In some research, multicolor emissive CDs can be obtained by regulating the graphitization degree of CDs. Shen et al.⁷² synthesized multicolor CDs by changing the reaction solvent. With sodium citrate dihydrate and urea as raw materials, CDs were prepared via the solvothermal method, during which, the CDs were in situ embedded into sodium citrate crystals, showing solid-state emission. When the reaction solvents were diethylformamide, dimethylacetamide, and DMF, the emission wavelength of the solid-state CDs was centered at 513, 530 and 537 nm, and the solid-state QY was 21.6%, 18.7% and 18.6%, respectively. DMF can promote the carbonization of raw materials, leading to CDs with a high graphitization degree and long-wavelength emission.
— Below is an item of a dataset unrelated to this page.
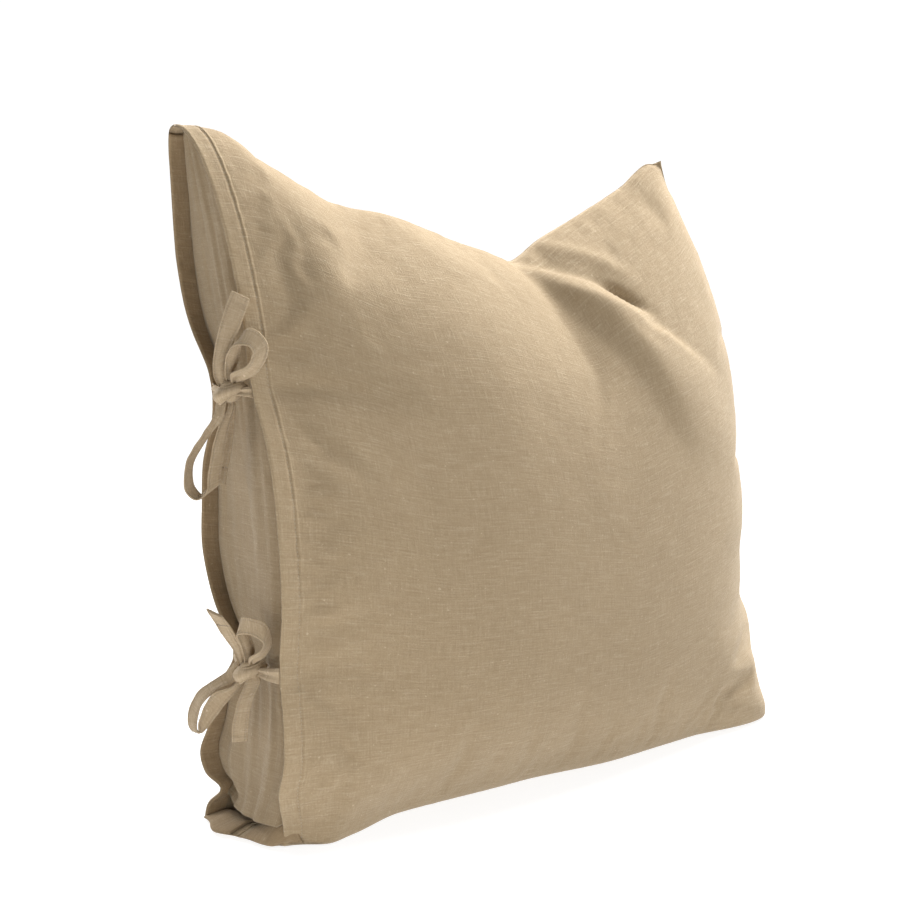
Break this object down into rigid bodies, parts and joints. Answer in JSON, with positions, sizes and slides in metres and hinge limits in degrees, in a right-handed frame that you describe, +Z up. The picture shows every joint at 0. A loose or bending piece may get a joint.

In other reports, multicolor emissive CDs were obtained by regulating their surface states. By controlling the mass ratio of reactants, Wang et al.¹⁶ synthesized multicolor CDs from CA and piperazine as raw materials via a microwave method. When the mass ratio of CA to piperazine was 1 : 0.5, 1 : 1, and 1 : 2, the optimal emission of the CD powder was located at 436, 503, and 536 nm, respectively. The detailed structural analysis showed that an increase of the emission wavelength gradually increased with the content of amide C=O in the CDs. It can be seen that the difference in the luminescence wavelength was caused by the different surface defect states.

By changing the amount of nitric acid to regulate the –COOH content on the surface of CDs, Song et al.⁷³ prepared multicolor solid-state CDs from waste plastic (PS as the main ingredient) through a one-step solvothermal method, where the long chain structure of PS played a key role in suppressing the solid-state quenching of the CDs. When addition amount of nitric acid increased from 5 to 10 up to 30 μL, the emission of the solid-state CDs changed from white to yellow to orange, which were named W-, Y-, and O-CDs with a solid QY of 5.2%, 3.4% and 3.1%, respectively (Fig. 7a). This is because with an increase in the dosage of nitric acid, the oxygen content on the surface of the CDs increased from 3.83% to 6.02% (Fig. 7b), and consequently, the increase in oxidation degree led to a decrease in the band gap and redshift of the emission wavelength of the CDs.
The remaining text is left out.